The original oss:// URI remains valid after RootPolicy is configured. Both URI forms access the same data, so you can mix them across different jobs or tools without data inconsistency.

Note

The !hadoop fs command does not currently support RootPolicy. Use the original oss:// address with !hadoop fs instead.

Manage RootPolicy

List all registered namespaces for a bucket

jindo admin -listAccessPolicies oss://<bucket_name>.<dls_endpoint>/

Delete a registered namespace

jindo admin -unsetRootPolicy oss://<bucket_name>.<dls_endpoint>/ hdfs://<your_ns_name>/

Use RootPolicy

All three session types require the same Spark configuration to enable RootPolicy. Add the following properties to the Spark Configuration field when creating a session or task:

spark.hadoop.fs.accessPolicies.discovery      oss://<bucket_name>.cn-<region>.oss-dls.aliyuncs.com
spark.hadoop.fs.AbstractFileSystem.hdfs.impl  com.aliyun.jindodata.hdfs.v3.HDFS
spark.hadoop.fs.hdfs.impl                     com.aliyun.jindodata.hdfs.v3.JindoDistributedFileSystem

Scenario 1: Notebook session

  1. On the EMR Serverless Spark page, click Session Manager in the left-side navigation pane.
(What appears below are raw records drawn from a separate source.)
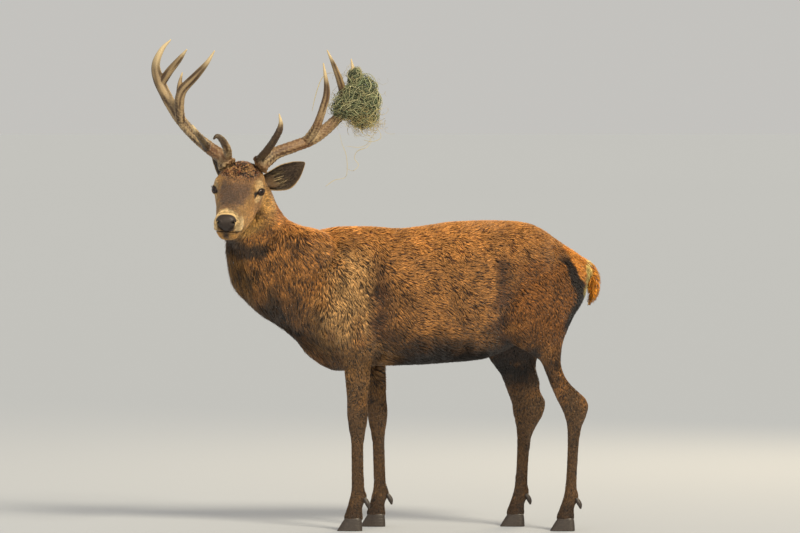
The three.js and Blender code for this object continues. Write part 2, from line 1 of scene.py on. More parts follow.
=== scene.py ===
import bpy
import numpy as np
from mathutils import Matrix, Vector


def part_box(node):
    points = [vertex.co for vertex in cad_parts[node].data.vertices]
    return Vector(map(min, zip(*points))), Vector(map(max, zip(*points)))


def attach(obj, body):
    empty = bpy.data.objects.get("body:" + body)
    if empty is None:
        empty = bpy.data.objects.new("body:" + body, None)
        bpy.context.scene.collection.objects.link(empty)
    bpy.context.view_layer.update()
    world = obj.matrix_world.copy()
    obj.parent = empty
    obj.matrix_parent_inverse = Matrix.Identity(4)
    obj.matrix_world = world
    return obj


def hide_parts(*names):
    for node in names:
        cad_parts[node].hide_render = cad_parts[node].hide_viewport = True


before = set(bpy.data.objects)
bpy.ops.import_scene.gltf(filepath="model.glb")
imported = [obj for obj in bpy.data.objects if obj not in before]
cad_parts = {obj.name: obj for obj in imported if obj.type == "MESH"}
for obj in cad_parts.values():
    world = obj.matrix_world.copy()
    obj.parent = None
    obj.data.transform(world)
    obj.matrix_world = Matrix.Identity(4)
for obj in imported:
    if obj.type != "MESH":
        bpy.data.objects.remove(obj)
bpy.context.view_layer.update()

# ------------------------------------------------------------------ standing place, camera and light
# The stag stands on a plain pale floor in soft studio light, warmer from above. All of it is
# worked out in millimetres on the animal's own axes and set down over the near fore hoof: -X is
# the way the trunk faces, -Y the animal's left side, Z the height above the floor.
MM = 0.001
FORE_TOE_X = -362.0
FORE_MIDDLE_Y = 111.0
CLAW_FROM_MIDDLE = 13.6
hoof_low, hoof_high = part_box("hoof_fore_left_outer")
PLACE = np.array([hoof_low.x - FORE_TOE_X * MM,
                  (hoof_low.y + hoof_high.y) / 2 + (FORE_MIDDLE_Y + CLAW_FROM_MIDDLE) * MM,
                  hoof_low.z])
CAMERA_DISTANCE = 25000.0
CAMERA_ELEVATION = np.radians(2.0)
CAMERA_AIM = [-137.0, 0.0, 945.0]
PICTURE_WIDTH = 2880.0            # what the picture takes in at the aim's distance
SENSOR = 36.0
FLOOR_REACH = 90.0                # metres


def in_place(points):
    """Points on the animal's axes in millimetres, as metres in the model's frame."""
    return np.asarray(points, float) * MM + PLACE


def linear(code):
    """An sRGB hex colour as linear RGB: c/12.92 when dark, else ((c + 0.055)/1.055) to the 2.4."""
    c = np.array([int(code[i:i + 2], 16) for i in (1, 3, 5)]) / 255
    return np.where(c <= 0.04045, c / 12.92, ((c + 0.055) / 1.055) ** 2.4)


def placed(name, data):
    """A new object in the scene for a mesh, a lamp or a camera."""
    made = bpy.data.objects.new(name, data)
    bpy.context.scene.collection.objects.link(made)
    return made


def give_attributes(mesh, **attributes):
    """Keep arrays of one row for each vertex: as colours where so named, else as vectors."""
    for key, values in attributes.items():
        colour = key.endswith("colour")
        if colour:
            values = np.hstack([values, np.ones((len(values), 1))])
        layer = mesh.attributes.new(key, "FLOAT_COLOR" if colour else "FLOAT_VECTOR", "POINT")
        layer.data.foreach_set("color" if colour else "vector", values.astype(np.float32).ravel())


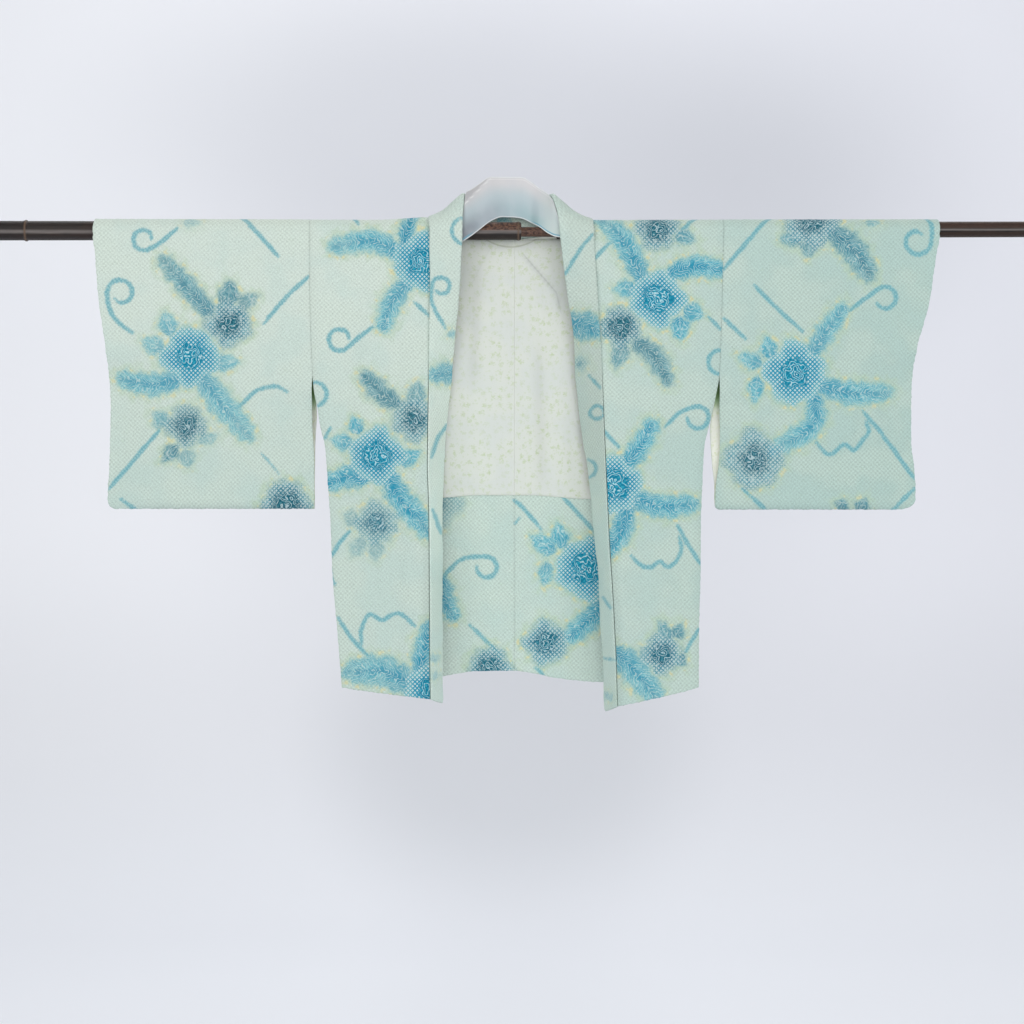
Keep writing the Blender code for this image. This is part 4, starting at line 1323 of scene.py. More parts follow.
    # flower rings: white ties in blue, packed close, or loose grey ones
    outer = g.step(g.mad(wx, 14.0, d_ring), -16.0, -2.0)
    points = g.step(g.add(g.low(ca, cb), g.mul(outer, 0.16)), -0.52, 0.02)
    lines = g.mix(outer, lin(34, 146, 174), lin(106, 175, 186))
    ring_blue = g.mix(g.mul(points, g.mad(fuzz, 0.8, 0.84)), lines, lin(202, 218, 216))
    deepness = g.step(g.mad(wx, 16.0, d_core), 16.0, -2.0)
    grey = g.mix(blotch, lin(84, 146, 161), lin(120, 171, 180))
    grey = g.mix(g.mul(deepness, 0.85), grey, lin(46, 114, 131))
    specks = g.step(g.add(g.low(ca, cb), g.mul(fuzz, 1.1)), -0.42, 0.0)
    loose_dots = g.high(g.mul(specks, 0.96), g.mul(curl, 0.6))
    ring_navy = g.mix(g.mul(loose_dots, g.mad(deepness, -0.15, 0.95)), grey, lin(196, 212, 210))
    ring = g.mix(navy, ring_blue, ring_navy)
    loose = g.mad(navy, 9.0, 11.0)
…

  2. On the Notebook Sessions page, click Create Notebook Session.

  3. On the Create Notebook Session page, add the Spark configuration above.

  4. In a Data Development Notebook task, use the hdfs://<ns_name>/ prefix directly in your SQL statements.

    # Create table
    spark.sql("""CREATE TABLE default.my_orc_table (
        id INT,
        name STRING,
        age INT
    )
    location 'hdfs://<ns_name>/user/hive/warehouse/ads_user_info_1d_emr/my_orc_table/'""")
    
    # Insert data
    spark.sql("""INSERT INTO table default.my_orc_table(id, name, age) VALUES (1, 'Alice', 30)""")
    
    # Query
    spark.sql("SELECT * FROM default.my_orc_table").show()

    Replace <ns_name> with the custom namespace you set in the SetRootPolicy command.

    image

Note

The !hadoop fs command in Notebook does not currently support RootPolicy. Use the original oss:// address with !hadoop fs instead.

Scenario 2: SQL session

  1. On the EMR Serverless Spark page, click Sessions in the left-side navigation pane.

  2. On the SQL Session page, click Create SQL Session.

  3. On the Create SQL Session page, add the Spark configuration above.

  4. In a Data Development SparkSQL task, use the hdfs://<ns_name>/ prefix directly in your SQL statements.

    -- Create table
    CREATE TABLE default.my_orc_table1 (
        id INT,
        name STRING,
        age INT
    )
    location "hdfs://<ns_name>/user/hive/warehouse/ads_user_info_1d_emr/my_orc_table1/";
    
    -- Insert data
    INSERT INTO table default.my_orc_table1(id, name, age)
    VALUES (1, 'Alice', 30);
    
    -- Query
    SELECT * FROM default.my_orc_table1;

    Replace <ns_name> with the custom namespace you set in the SetRootPolicy command.

    image

Scenario 3: Batch job

  1. Upload the SQL file. This example uses the sample SQL file test.sql.

    1. On the EMR Serverless Spark page, click Artifacts in the left-side navigation pane.

    2. On the Managed File Directory page, click Upload File.

    3. In the Upload File dialog box, click the upload area to select a local file, or drag and drop the file directly.

  2. Create and configure a batch task.

    1. On the EMR Serverless Spark page, click Development in the left-side navigation pane.

    2. On the Catalog tab, click the image (Create) icon.

    3. In the dialog box, enter a Name, select SQL under the Application (Batch) type, and then click OK.

    4. On the Task Configuration page, add the Spark configuration above.

  3. Click Run. The results appear as shown below.

    image

FAQ

!hadoop fs command fails with a namespace configuration error in Notebook

  • Issue: In a Notebook task, when executing the !hadoop fs -ls hdfs://<ns_name>/ command, the following error message appears:

    init failed, Caused by error 30004: Invalid argument: Neither fs.hdfs.test.dfs.ha.namenodes nor dfs.ha.namenodes.test is configured for HA namenodes
    ERROR: code=1002, message=ERROR: failed to init filesystem.
  • Cause: Currently, the !hadoop fs command in Notebook does not support RootPolicy.

  • Solution: For the !hadoop fs command in Notebook, it is recommended to use the original OSS-HDFS address.